▶ _Given problem_
Nothing should be output except the lines from the one containing "Write the Blender" through the one containing "NECK_DROP_LEFT = 15.0", both ends included, each repeated exactly.
## begin Input rows
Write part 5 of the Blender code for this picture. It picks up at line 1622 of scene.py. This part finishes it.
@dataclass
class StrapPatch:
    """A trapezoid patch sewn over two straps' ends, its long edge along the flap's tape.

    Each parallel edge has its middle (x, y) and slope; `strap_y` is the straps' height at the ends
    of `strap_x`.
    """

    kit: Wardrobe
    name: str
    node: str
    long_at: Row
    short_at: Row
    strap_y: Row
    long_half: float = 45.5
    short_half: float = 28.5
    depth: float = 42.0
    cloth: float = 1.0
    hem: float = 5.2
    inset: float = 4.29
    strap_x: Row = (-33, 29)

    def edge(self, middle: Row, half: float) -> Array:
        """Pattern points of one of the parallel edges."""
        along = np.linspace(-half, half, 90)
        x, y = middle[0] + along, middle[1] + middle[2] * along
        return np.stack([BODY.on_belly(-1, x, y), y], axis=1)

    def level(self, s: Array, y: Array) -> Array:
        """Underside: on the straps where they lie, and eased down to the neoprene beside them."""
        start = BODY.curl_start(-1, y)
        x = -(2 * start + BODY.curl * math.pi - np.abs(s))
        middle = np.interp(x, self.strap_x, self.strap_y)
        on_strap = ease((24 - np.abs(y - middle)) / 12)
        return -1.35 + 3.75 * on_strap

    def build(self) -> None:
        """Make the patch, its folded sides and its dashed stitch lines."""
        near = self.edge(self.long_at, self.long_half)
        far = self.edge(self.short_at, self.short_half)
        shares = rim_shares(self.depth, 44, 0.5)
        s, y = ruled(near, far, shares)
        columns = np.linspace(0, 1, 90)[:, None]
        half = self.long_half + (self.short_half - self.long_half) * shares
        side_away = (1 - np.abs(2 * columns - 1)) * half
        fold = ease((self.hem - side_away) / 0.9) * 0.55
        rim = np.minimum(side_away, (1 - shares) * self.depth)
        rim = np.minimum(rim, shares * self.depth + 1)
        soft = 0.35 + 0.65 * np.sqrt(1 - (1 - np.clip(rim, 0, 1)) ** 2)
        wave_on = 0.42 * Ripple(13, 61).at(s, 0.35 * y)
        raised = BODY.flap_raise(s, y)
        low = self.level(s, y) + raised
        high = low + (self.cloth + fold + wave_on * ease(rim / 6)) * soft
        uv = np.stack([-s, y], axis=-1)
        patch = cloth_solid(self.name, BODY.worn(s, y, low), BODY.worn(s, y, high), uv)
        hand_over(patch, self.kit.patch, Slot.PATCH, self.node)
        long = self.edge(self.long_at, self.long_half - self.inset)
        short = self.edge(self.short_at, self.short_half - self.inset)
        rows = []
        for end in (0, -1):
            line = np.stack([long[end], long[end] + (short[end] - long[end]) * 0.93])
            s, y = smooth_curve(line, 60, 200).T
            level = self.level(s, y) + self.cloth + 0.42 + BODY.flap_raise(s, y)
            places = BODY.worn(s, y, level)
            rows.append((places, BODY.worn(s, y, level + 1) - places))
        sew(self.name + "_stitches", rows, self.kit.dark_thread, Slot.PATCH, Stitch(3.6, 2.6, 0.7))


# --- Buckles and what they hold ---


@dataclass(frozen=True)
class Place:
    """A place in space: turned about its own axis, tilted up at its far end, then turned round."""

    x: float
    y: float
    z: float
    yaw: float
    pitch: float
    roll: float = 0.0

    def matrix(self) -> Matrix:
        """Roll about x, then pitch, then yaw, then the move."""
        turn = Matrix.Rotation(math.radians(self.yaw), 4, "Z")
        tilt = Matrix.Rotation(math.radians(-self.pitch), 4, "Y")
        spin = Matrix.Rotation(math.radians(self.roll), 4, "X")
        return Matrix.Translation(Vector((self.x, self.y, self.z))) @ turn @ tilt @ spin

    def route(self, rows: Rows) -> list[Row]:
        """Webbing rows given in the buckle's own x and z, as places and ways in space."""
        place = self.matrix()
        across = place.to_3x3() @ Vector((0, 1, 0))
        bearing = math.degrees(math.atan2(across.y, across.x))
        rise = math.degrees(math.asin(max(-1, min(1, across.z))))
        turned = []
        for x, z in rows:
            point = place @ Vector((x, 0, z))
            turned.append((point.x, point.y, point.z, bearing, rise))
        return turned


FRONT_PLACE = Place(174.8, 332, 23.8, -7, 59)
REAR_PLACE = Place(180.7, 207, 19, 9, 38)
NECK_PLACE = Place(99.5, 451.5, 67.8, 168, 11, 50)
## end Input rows
## begin Input rows
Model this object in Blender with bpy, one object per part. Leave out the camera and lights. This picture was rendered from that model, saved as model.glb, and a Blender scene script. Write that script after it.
## end Input rows
## begin Input rows
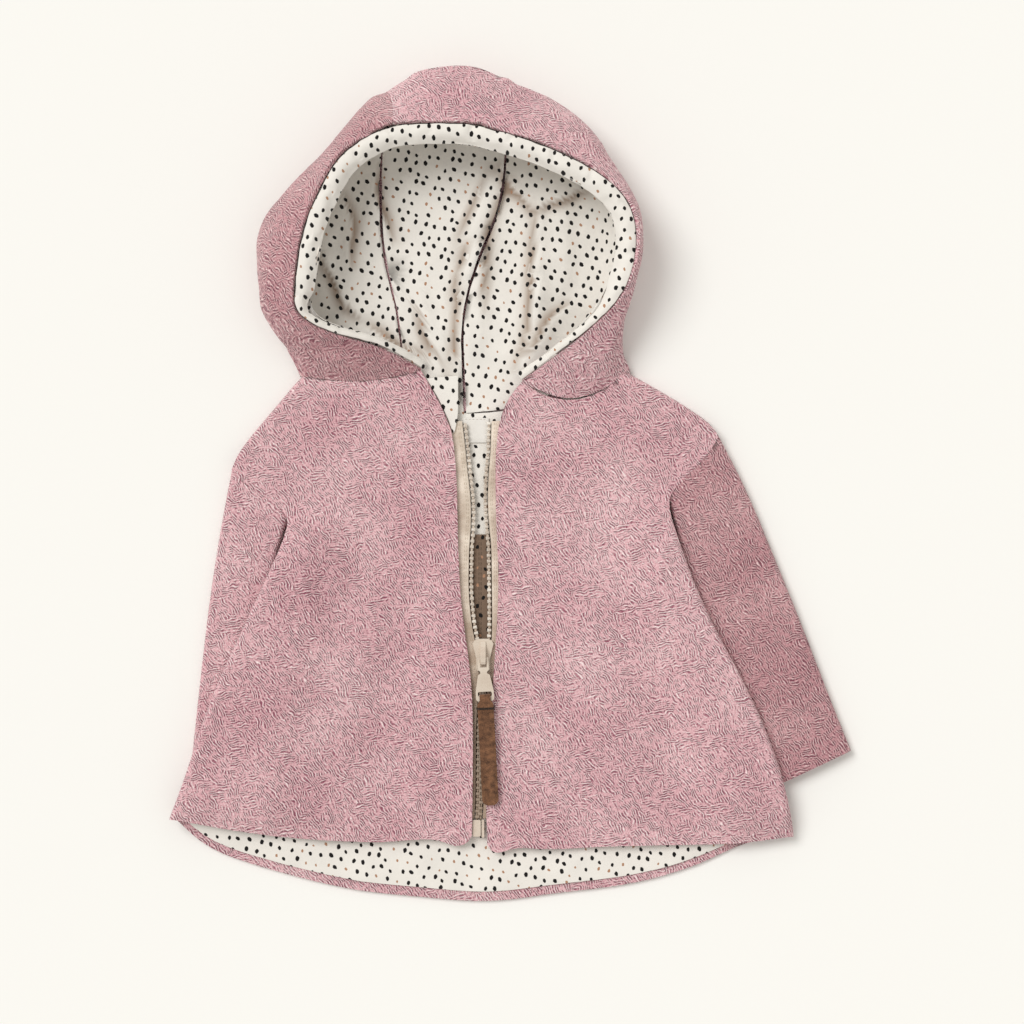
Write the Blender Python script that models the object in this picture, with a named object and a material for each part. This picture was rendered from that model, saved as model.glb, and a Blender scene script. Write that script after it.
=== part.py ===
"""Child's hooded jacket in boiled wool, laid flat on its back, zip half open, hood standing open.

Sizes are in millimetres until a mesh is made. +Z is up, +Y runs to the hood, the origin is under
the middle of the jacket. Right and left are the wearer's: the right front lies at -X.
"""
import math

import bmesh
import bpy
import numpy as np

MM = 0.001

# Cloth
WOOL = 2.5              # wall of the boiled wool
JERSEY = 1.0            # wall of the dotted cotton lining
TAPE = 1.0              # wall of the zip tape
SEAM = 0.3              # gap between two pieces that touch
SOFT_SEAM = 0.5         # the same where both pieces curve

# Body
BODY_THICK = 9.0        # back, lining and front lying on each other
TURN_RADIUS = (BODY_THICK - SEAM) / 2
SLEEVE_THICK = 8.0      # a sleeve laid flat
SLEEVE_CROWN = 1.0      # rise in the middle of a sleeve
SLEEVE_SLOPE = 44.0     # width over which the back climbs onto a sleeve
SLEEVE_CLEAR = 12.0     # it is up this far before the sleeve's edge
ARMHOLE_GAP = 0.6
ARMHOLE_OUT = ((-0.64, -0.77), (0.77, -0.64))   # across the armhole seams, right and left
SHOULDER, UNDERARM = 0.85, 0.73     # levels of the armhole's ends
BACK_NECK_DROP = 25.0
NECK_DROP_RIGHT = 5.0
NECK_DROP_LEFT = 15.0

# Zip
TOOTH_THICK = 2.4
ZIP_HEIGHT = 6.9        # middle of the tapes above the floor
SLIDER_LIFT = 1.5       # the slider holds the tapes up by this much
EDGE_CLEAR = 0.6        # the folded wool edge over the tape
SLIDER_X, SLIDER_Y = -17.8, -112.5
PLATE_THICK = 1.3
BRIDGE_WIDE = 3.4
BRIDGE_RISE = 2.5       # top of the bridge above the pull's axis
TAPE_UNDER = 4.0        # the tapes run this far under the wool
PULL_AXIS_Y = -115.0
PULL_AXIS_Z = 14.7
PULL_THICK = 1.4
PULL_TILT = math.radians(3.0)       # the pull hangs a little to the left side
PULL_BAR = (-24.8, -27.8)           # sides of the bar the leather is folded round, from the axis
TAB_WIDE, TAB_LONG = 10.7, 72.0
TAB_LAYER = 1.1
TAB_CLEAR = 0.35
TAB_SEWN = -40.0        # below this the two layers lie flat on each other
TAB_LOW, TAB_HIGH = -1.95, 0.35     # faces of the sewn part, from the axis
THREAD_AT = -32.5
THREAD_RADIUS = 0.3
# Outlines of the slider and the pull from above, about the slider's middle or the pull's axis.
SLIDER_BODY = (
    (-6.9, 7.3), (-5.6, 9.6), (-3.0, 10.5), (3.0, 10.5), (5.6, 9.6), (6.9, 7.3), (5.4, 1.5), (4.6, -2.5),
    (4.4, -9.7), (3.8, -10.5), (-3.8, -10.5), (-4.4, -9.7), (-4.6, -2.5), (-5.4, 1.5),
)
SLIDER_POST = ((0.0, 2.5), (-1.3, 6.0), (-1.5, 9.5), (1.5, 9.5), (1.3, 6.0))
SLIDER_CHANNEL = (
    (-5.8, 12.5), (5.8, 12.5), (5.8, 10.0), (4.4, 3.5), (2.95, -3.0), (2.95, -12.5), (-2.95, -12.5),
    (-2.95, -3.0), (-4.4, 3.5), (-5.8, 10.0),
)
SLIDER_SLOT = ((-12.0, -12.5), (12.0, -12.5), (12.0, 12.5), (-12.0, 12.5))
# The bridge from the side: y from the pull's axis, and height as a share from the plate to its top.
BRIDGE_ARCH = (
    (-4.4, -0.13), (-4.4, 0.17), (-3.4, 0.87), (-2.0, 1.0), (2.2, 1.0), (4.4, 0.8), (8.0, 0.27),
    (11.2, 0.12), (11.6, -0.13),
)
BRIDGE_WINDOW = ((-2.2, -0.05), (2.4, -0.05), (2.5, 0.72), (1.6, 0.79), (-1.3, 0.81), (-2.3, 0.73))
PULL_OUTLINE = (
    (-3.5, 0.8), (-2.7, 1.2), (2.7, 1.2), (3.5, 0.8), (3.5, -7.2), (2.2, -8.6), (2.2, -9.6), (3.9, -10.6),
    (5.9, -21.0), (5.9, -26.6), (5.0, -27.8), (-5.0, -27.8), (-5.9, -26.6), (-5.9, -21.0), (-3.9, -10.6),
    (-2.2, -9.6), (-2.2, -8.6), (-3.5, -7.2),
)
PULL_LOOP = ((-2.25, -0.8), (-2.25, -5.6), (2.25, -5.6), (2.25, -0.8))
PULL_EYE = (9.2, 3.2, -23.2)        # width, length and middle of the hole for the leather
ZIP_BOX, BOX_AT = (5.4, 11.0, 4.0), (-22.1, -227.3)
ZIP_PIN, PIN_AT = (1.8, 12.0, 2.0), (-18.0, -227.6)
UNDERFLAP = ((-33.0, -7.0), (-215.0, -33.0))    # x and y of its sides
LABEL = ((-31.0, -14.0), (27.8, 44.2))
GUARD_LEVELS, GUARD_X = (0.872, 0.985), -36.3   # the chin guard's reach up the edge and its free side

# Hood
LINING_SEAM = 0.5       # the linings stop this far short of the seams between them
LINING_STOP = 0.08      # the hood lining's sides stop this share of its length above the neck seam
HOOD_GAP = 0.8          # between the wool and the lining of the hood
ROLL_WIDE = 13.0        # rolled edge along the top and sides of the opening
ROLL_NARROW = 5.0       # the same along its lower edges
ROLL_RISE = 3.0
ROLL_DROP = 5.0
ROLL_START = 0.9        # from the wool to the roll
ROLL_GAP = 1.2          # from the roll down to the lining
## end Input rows
▶ _Final result_
Write the Blender Python script that models the object in this picture, with a named object and a material for each part. This picture was rendered from that model, saved as model.glb, and a Blender scene script. Write that script after it.
=== part.py ===
"""Child's hooded jacket in boiled wool, laid flat on its back, zip half open, hood standing open.

Sizes are in millimetres until a mesh is made. +Z is up, +Y runs to the hood, the origin is under
the middle of the jacket. Right and left are the wearer's: the right front lies at -X.
"""
import math

import bmesh
import bpy
import numpy as np

MM = 0.001

# Cloth
WOOL = 2.5              # wall of the boiled wool
JERSEY = 1.0            # wall of the dotted cotton lining
TAPE = 1.0              # wall of the zip tape
SEAM = 0.3              # gap between two pieces that touch
SOFT_SEAM = 0.5         # the same where both pieces curve

# Body
BODY_THICK = 9.0        # back, lining and front lying on each other
TURN_RADIUS = (BODY_THICK - SEAM) / 2
SLEEVE_THICK = 8.0      # a sleeve laid flat
SLEEVE_CROWN = 1.0      # rise in the middle of a sleeve
SLEEVE_SLOPE = 44.0     # width over which the back climbs onto a sleeve
SLEEVE_CLEAR = 12.0     # it is up this far before the sleeve's edge
ARMHOLE_GAP = 0.6
ARMHOLE_OUT = ((-0.64, -0.77), (0.77, -0.64))   # across the armhole seams, right and left
SHOULDER, UNDERARM = 0.85, 0.73     # levels of the armhole's ends
BACK_NECK_DROP = 25.0
NECK_DROP_RIGHT = 5.0
NECK_DROP_LEFT = 15.0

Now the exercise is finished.